__PROBLEM DETAILS__
All of the material below is to be returned exactly.

__RECORDED DATA__
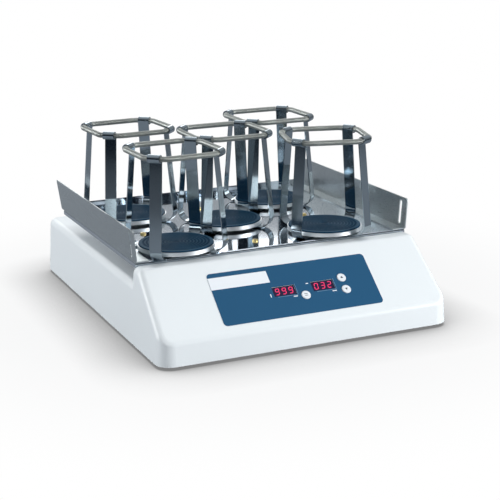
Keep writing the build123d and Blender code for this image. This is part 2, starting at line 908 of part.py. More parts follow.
with BuildPart() as fuse_holder:
    with BuildSketch(panel_face):
        with Locations((fuse_across, 0)):
            Circle(fuse_flange_radius)
    extrude(amount=fitting_flange / 2)
    with BuildSketch(panel_face):
        with Locations((fuse_across, 0)):
            Circle(fuse_cap_radius)
    extrude(amount=fitting_flange)
    with BuildSketch(panel_face):
        with Locations((fuse_across, 0)):
            Circle(fuse_body_radius)
    extrude(amount=-fuse_body_depth)
write(fuse_holder.part, "fuse_holder")

# Platform plate: folded sheet, lip down in front, low upstand at the back
screw_reaches = [
    (-carrier_screw_reach_x, 0),
    (carrier_screw_reach_x, 0),
    (0, -carrier_screw_reach_y),
    (0, carrier_screw_reach_y),
]
platform_screw_spots = [
    (clamp_centre_x + reach_x, clamp_centre_y + reach_y) for reach_x, reach_y in screw_reaches
]
clamp_screw_spots = [(spot_x, spot_y) for spot_x, spot_y, turn in clamp_spots().values()]
platform_middle_y = (platform_front_y + platform_back_y) / 2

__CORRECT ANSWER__
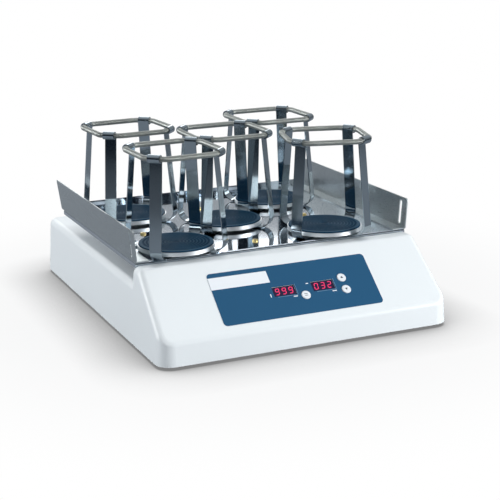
Keep writing the build123d and Blender code for this image. This is part 2, starting at line 908 of part.py. More parts follow.
with BuildPart() as fuse_holder:
    with BuildSketch(panel_face):
        with Locations((fuse_across, 0)):
            Circle(fuse_flange_radius)
    extrude(amount=fitting_flange / 2)
    with BuildSketch(panel_face):
        with Locations((fuse_across, 0)):
            Circle(fuse_cap_radius)
    extrude(amount=fitting_flange)
    with BuildSketch(panel_face):
        with Locations((fuse_across, 0)):
            Circle(fuse_body_radius)
    extrude(amount=-fuse_body_depth)
write(fuse_holder.part, "fuse_holder")

# Platform plate: folded sheet, lip down in front, low upstand at the back
screw_reaches = [
    (-carrier_screw_reach_x, 0),
    (carrier_screw_reach_x, 0),
    (0, -carrier_screw_reach_y),
    (0, carrier_screw_reach_y),
]
platform_screw_spots = [
    (clamp_centre_x + reach_x, clamp_centre_y + reach_y) for reach_x, reach_y in screw_reaches
]
clamp_screw_spots = [(spot_x, spot_y) for spot_x, spot_y, turn in clamp_spots().values()]
platform_middle_y = (platform_front_y + platform_back_y) / 2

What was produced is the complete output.